Ownership
I haven’t been sleeping well, but that was a foregone conclusion after the collarbone break. Every turn ignites a pain that wakes me. As a result, I wake up hourly through the night.
I heard a phrase that had me thinking today: “You’re only buried with your coffin.” I think it was something that “The Minimalists” said.
I look at the cracked screen of my phone, which hit the earth along with my hip on that bike crash. It was a 50 dollar smartphone. Had it been a new iPhone, it would have been a thousand dollar cracked smartphone. A better phone would be tantamount to a greater loss. More to gain means more to lose.
Things are fragile. They crack, they degrade, and they depreciate. Your loss will inevitably be tantamount to your acquisition: ultimately, it’s just you and a coffin. The rest is fodder for mites.
Last night I watched an episode of Cabinet of Curiosities: “The Outside.” It was about the human need to belong in a consumerist culture. A woman who wants to become part of a popular female social circle at work goes to horrifying lengths to beautify herself.
The episode, thematically, is a critique of consumerism.
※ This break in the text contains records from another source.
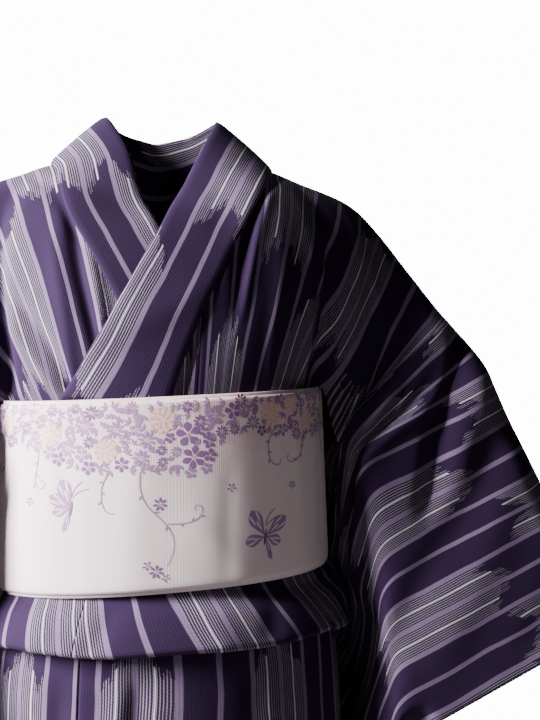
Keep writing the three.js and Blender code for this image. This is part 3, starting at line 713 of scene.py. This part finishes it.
def buildOkumiUpper(name, mirror, layer):
    # the narrow strip between the collar and the front's straight edge
    fall = mix(overlapTip + 0.01, 1, np.linspace(0, 1, bodyLook["okumiAlong"]))[None, :]
    seam = float(neckline(np.array([overlapTip]), mirror)[0]) - cut["seamGap"]
    edge = neckline(fall, mirror)
    across = mix(edge, seam, np.linspace(0, 1, bodyLook["okumiAcross"])[:, None])
    fall = np.broadcast_to(fall, across.shape)
    points = bodyLayer(across, fall, 1, np.full(across.shape, float(layer)))
    points[..., 0] *= mirror
    warp = bodyWarp(across, fall)
    fold = creaseField(across, warp, bodyLook[name.replace("okumi", "body")])
    fold = fold * (1 - smoothStep(seam - 8, seam, across)) * smoothStep(0, 10, across - edge)
    shift = bodyLook["okumiShift"]
    uv = np.stack([across + shift[0], mirror * (warp + shift[1])], -1)
    clothPiece(name, points, uv, "cloth", growth=mirror, relief=fold)


buildBody("body_left_upper", 1, cut["overLayer"])
buildBody("body_right_upper", -1, 0)
buildOkumiUpper("okumi_left_upper", 1, cut["overLayer"])
buildOkumiUpper("okumi_right_upper", -1, 0)
print("upper body ready")


# collar

collarLook = {
    "rows": 260, "columns": 30, "cover": 11, "neckLayer": 2.7, "tuckedUnder": 2.6, "standing": 3,
    "cutWidth": 72, "edgeRoll": 1.4, "rollWidth": 3, "uvShift": (3, 36)}


def collarPoint(fall, share, mirror):
    # from the outer edge on the body cloth to the inner edge: standing off the neck above, laid on
    # the chest below
    side = 1 if fall >= 0 else -1
    chestLayer = cut["overCollar"] if mirror > 0 else cut["underCollar"]
    under = collarLook["tuckedUnder"] * share * smoothStep(0.6, 0.9, fall) if mirror < 0 else 0 * share
    layer = mix(collarLook["neckLayer"], chestLayer, smoothStep(0.15, 0.45, fall)) - under
    falls = np.full(share.shape, float(fall))
    edge = float(neckline(np.array([float(fall)]), mirror)[0]) + collarLook["cover"] * float(
        smoothStep(-0.5, -0.45, fall))
    outer = bodyLayer(np.full(share.shape, edge), np.abs(falls), side, layer)
    inner = placeIn(collarRows, "fall", falls)
    if mirror < 0:
        inner[..., 0] += cut["underShift"] * smoothStep(0.15, 0.5, fall)
    stand = mix(outer, inner, share[..., None])
    stand[..., 2] += collarLook["standing"] * 4 * share * (1 - share)
    laid = float(smoothStep(0.36, 0.6, fall))
    if laid > 0:
        innerFall = float(fallAtHeight(inner[0, 2]))
        innerAcross = inner[0, 0] / float(chestShrink(innerFall))
        across = mix(edge, innerAcross, share)
        stand = mix(stand, bodyLayer(across, mix(fall, innerFall, share), 1, layer), laid)
    stand[..., 0] *= mirror
    return stand


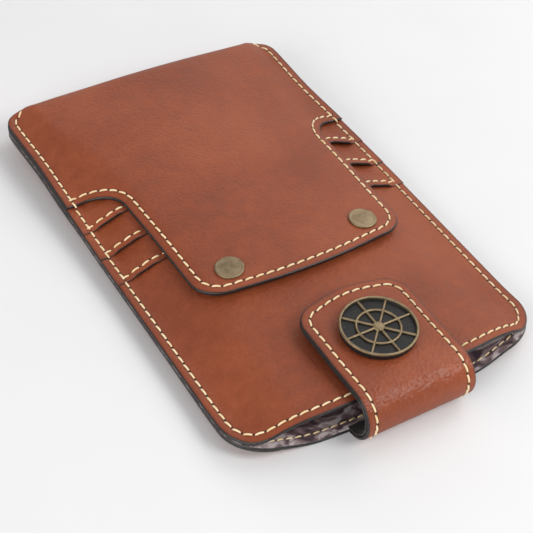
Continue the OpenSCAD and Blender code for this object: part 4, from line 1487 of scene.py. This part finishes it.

The social circle of women relish an anti-aging cream, and the main character smothers it over her skin as though addicted to it, despite clearly being allergic to it. “This cream will transform me,” she convinces herself, as so many of us do with our countless creams and lotions.
The results, to say the least, are stomach-churning.
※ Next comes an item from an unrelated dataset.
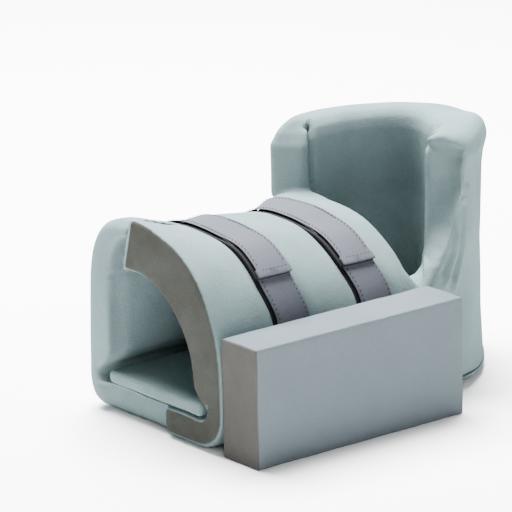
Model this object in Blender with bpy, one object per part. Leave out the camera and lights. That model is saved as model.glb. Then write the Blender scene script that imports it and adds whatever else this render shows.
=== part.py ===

Between the grotesque close-ups of cream being smothered to rotting skin, and the close-ups of people eating heavily processed foods, I found myself acknowledging a truth: yes, consumerism is horrifying.
The days grow colder and I realize that with a lack of movement, I will also have more time to reflect. This is a forced pause. Hopefully in this reflection and meditation, I can rid more of the sense of self that was manifested by materialism.